Regrettably, Thomas Mulcair and the NDP have opted for small ideas. Canadians won't be fooled. A recent Ipsos Reid poll asked -- in addition to for whom people would vote -- who they thought would win the 2015 election. Forty-five per cent thought Trudeau's Liberals would win, 43 per cent believed the Conservatives would emerge victorious and just 13 per cent thought the NDP would win.

Tommy Douglas would be appalled.



8 comments:

Danneau said...

The problem lies in matching benefits with interests: all of the ideas presented in the CCPA Alternative Budget are, no surprise, progressive. Canada has been run by a succession of regressive governments serving the interests of industry and the wealthy minority, people who thrive on regression in the tax régime and austerity in the spending process, simply because they don't need government services: they can pay up front. The current progressive opposition, the NDP, is no longer progressive, if we are to judge them by their support for energy projects and trade agreements. They are likely to fade to a rump, while the two regressive parties in the House slug it out to see which faction can better fill the coffers of its friends. Strange that the CCCP makes so much sense, so often, so calmly, and even gets press, I suspect because the press knows that anything they say will be laughed off by the vast majority, else they'd never see the least en-dash in a paper or single frame on television. Our collective intelligence isn't worth much.

Owen Gray said...

Our collective intelligence has atrophied, Danneau. We used to be able to identify hucksters pretty easily.

Now we mistakenly think they're heroes.

Anonymous said...

Owen...may I suggest we excercise our collective intelligence? Benevolent wisdom trumps partisan and self-interested hackery...every time.

Owen Gray said...

I, indeed, hope that we do, Loving It. Our problem is that, too often, we choose willful ignorance over collective intelligence.

Lorne said...

It seems to me, Owen, that part of the problem is that we have accepted, with very little critical thinking, the false premise constantly propagated by the neoconservatives, that we are heavily overtaxed. Nothing, of course, could be further from the truth, as a tiny bit of historical and contemporary research would prove. And sadly, as you point out here, there is no other party with the integrity to point out that inconvenient truth.

Owen Gray said...

The idea -- which Harper has voiced -- that there is no such thing as a good tax has become chapter and verse, Lorne.

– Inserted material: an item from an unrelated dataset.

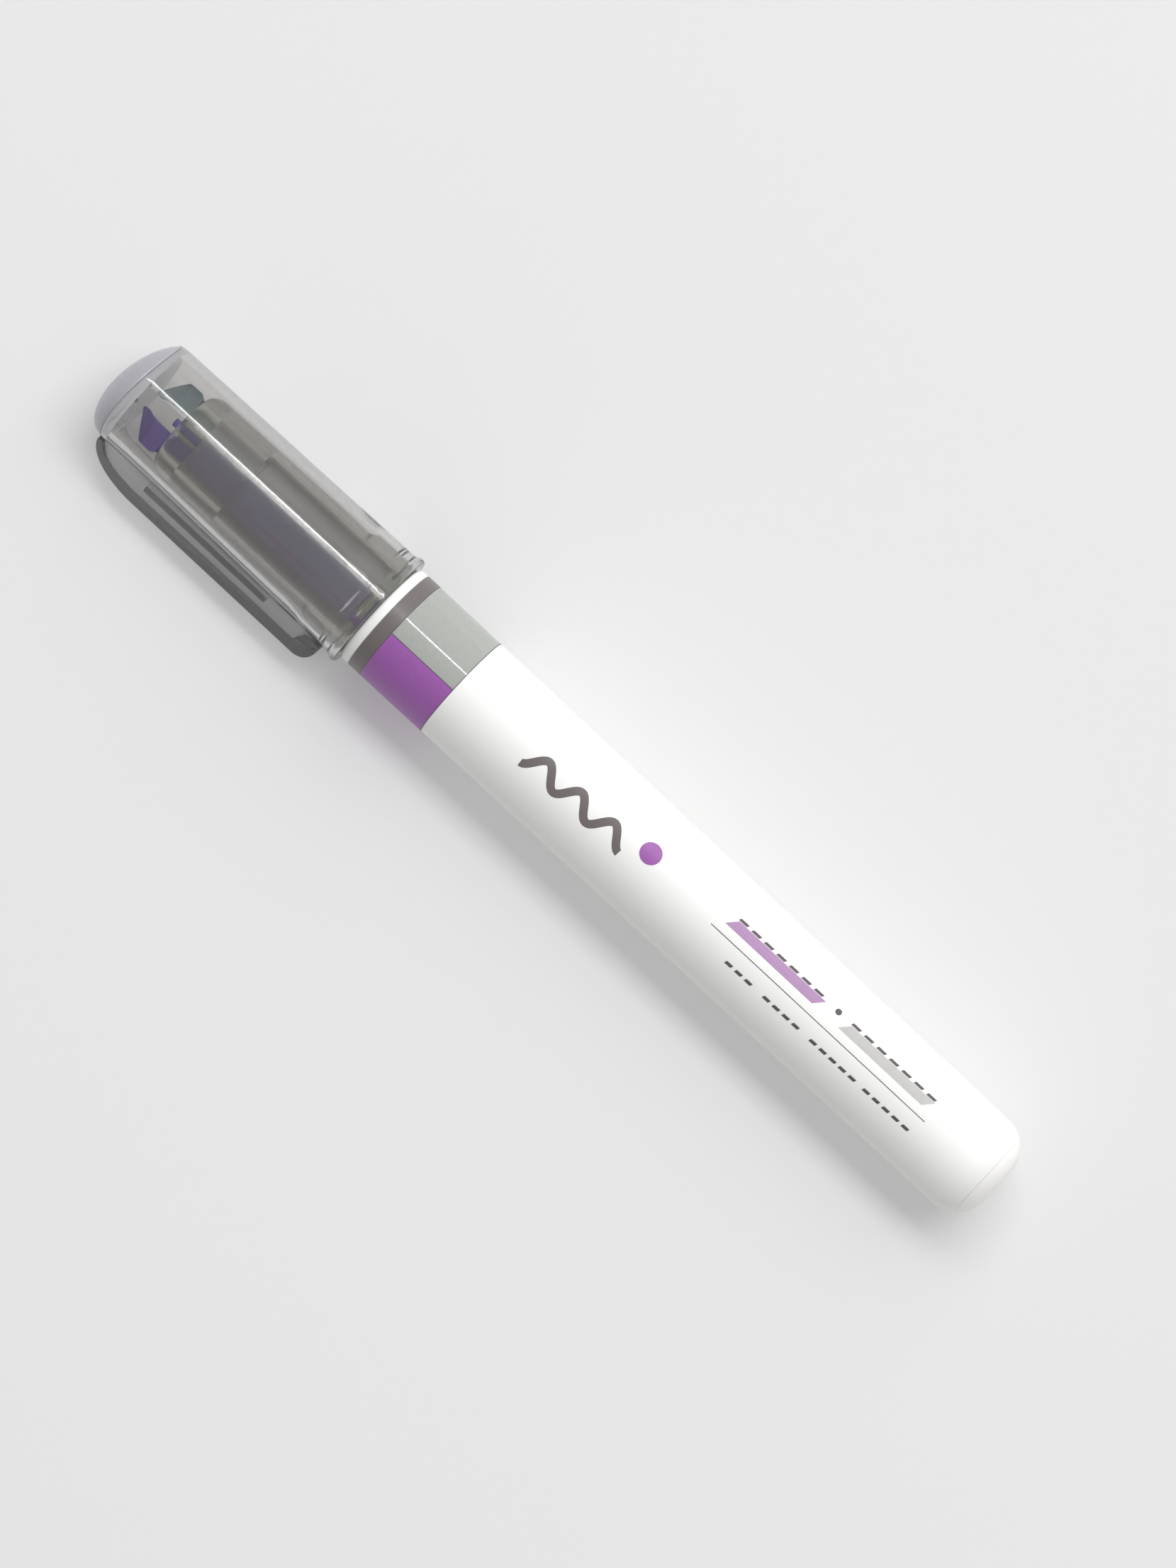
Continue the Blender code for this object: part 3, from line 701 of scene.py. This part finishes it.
def cap_floor():
    """The thick end wall of the cap, a paler, milkier copy of the tube's plastic: painted light for the
    light that shines through the thick end.
    """
    sizes = sizes_now()
    top = CAP_HIGH.x
    floor = top - sizes.cap_end_wall + 0.01 * MM
    rim = crown_radius()
    outline = [(floor, 0.0), (floor, cap_radius(floor))]
    outline += [(top - 0.4 * MM, cap_radius(top) - 0.02 * MM), (top - 0.2 * MM, rim + 0.05 * MM)]
    outline += [(top - 0.05 * MM, rim), (top, rim - 0.05 * MM), (top, 0.0)]
    piece = turned("cap_end_wall", outline, smoke_finish("end"))
    return pocketed(saddled(piece))


def crown_radius():
    """Radius of the dome, a little inside the cap's rim."""
    return CROWN_RADIUS - 0.12 * MM


def saddled(piece):
    """Lets the seam between the cap's end and its dome dip towards the clip and away from it."""
    sizes = sizes_now()
    top = CAP_HIGH.x
    for vertex in piece.data.vertices:
        over = vertex.co.x - top
        depth = sizes.cap_end_wall if over < 0 else sizes.crown_rise * 0.6
        share = max(1 - abs(over) / depth, 0.0)
        out = (vertex.co - AXIS).dot(CLIP_OUT) / CROWN_RADIUS
        vertex.co.x -= sizes.seam_dip * share * out**2
    return piece


def pocketed(piece):
    """Cuts the pocket in which the clip's root tongue turns."""
    room = 0.2 * MM
    half = 0.4 * MM + room
    middle, inner, outer = HINGE_POINT.x, HINGE_POINT_OUT - TONGUE_DEPTH - room, CROWN_RADIUS + 2 * MM
    outline = [
        (middle - half, inner), (middle + half, inner), (middle + half, outer), (middle - half, outer)
    ]
    return combined(piece, "DIFFERENCE", [extruded("pocket", outline, -2.0 * MM, 2.0 * MM)])


def combined(piece, operation, helpers):
    """Cuts helper solids from a piece or joins them to it, and removes them."""
    for helper in helpers:
        change = piece.modifiers.new(helper.name, "BOOLEAN")
        change.operation = operation
        change.object = helper
    settled(piece)
    for helper in helpers:
        bpy.data.objects.remove(helper)
    return piece


def crown():
    """The dome, a little higher over the clip."""
    sizes = sizes_now()
    base = CAP_HIGH.x + 0.03 * MM
    dome = base + sizes.crown_rim
    rim = crown_radius()
    outline = [(base, 0.0), (base, rim - 0.05 * MM), (base + 0.04 * MM, rim)]
    for step in range(25):
        angle = math.radians(90 - 90 * step / 24)
        outline.append((dome + sizes.crown_rise * math.cos(angle) ** 1.4, rim * math.sin(angle)))
    lilac = colours_now().lilac
    milky = kept_finish(milky_plastic, "lilac_smoke_polypropylene", lilac)
    piece = turned("cap_end", outline, milky)
    for vertex in piece.data.vertices:
        height = vertex.co.x - dome
        if height > 0:
            towards_clip = (vertex.co - AXIS).dot(CLIP_OUT)
            share = math.sqrt(height / (sizes.crown_rise + sizes.crown_rim))
            vertex.co.x += sizes.crown_lean * towards_clip * share
    return pocketed(saddled(piece))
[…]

And all party leaders are afraid to argue with the conventional wisdom.

Steve said...

Not just Tommy what about Pierre. He was right on the NEP and why cant we still do that? He was right on High Speed Rail and thats still open. He was right on the Charter of rights and Freedoms, and we benifit from that daily, prime example the teksavy ruling.

Proportinal representation is the only way forward. The NDP cant be true to its roots because its afraid. Why then can Conservatives be proud as peakcocks?

Owen Gray said...

Anyone who is full of him or herself can be proud as a peacock, Steve. And the Conservatives are full of themselves.

Pierre was right about a lot of things. Knowing that the son of the man they thought they had sent to history's dustbin is now the leader of the Liberal Party is driving them crazy.